La fréquence des contrôles réglementaires pour un réseau d’eau potable dépend de la taille de la population desservie. Pour une commune de plus de 30 000 habitants, le contrôle doit être effectué au moins une fois par an. L’absence de résultats pendant 8 ans constitue donc clairement une anomalie. Pour les plus petites communes, la question reste posée, la fréquence réglementaire des analyses étant plus faible. La vérification de la situation de chaque commune sort du champ de cette étude ; elle relève de la responsabilité des autorités qui devraient notamment se pencher sur le cas des départements de l’Aisne et de l’Oise, quasiment absents de la base.

La CRIIRAD publie deux cartes interactives pour les communes dans lesquelles du tritium a été détecté.

La première regroupe l’ensemble des communes concernées, ce qui permet de disposer d’une vue d’ensemble.
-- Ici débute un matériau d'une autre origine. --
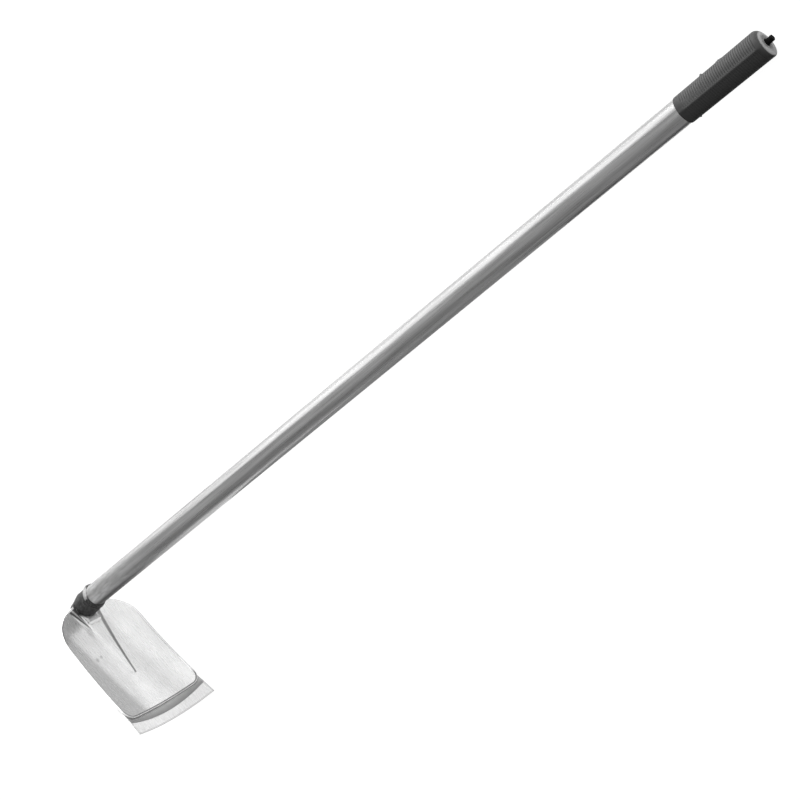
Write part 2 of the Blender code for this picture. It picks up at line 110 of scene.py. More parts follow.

La seconde pointe les communes dans lesquelles au moins deux résultats dépassent la limite de détection, et où la valeur maximale atteint ou dépasse 10 Bq/l. Elle montre le lien entre rejets liquides en eaux douces des centrales électronucléaires et présence de tritium dans l’eau potable. L’ampleur du phénomène est en cohérence avec les débits des cours d’eau et les rejets déclarés. C’est dans la Vienne en aval de Civaux qu’on trouve les teneurs en tritium les plus élevées. Vient ensuite la Loire, où le phénomène s’accroît d’amont en aval. En Île de France, c’est dans les communes desservies par l’eau de la Seine qu’on détecte du tritium. Le long du Rhône, les teneurs en tritium sont plus faibles, le débit de ce fleuve étant nettement plus élevé que les autres cours d’eau, mais l’impact reste mesurable.

La carte fait également apparaître le cas de la Côte d’Or, où se trouve le centre CEA de Valduc.

Des questions restent posées : quelle est l’origine des points de contamination ponctuelle situés hors des secteurs précités ? Quel est le lien entre la chronologie des rejets et les variations des teneurs en tritium dans les eaux potables ? La CRIIRAD invite toutes les personnes intéressées à aller plus loin, en se servant des données qu’elle met à disposition.


  1. Mise à jour au 8 décembre 2024 : ce dossier présente les résultats de l’étude faite par la CRIIRAD sur la période janvier 2016 – février 2023. En y ajoutant les données publiées depuis cette date, du tritium a été détecté au total dans l’eau du robinet de 2392 communes représentant 16,6 millions d’habitants.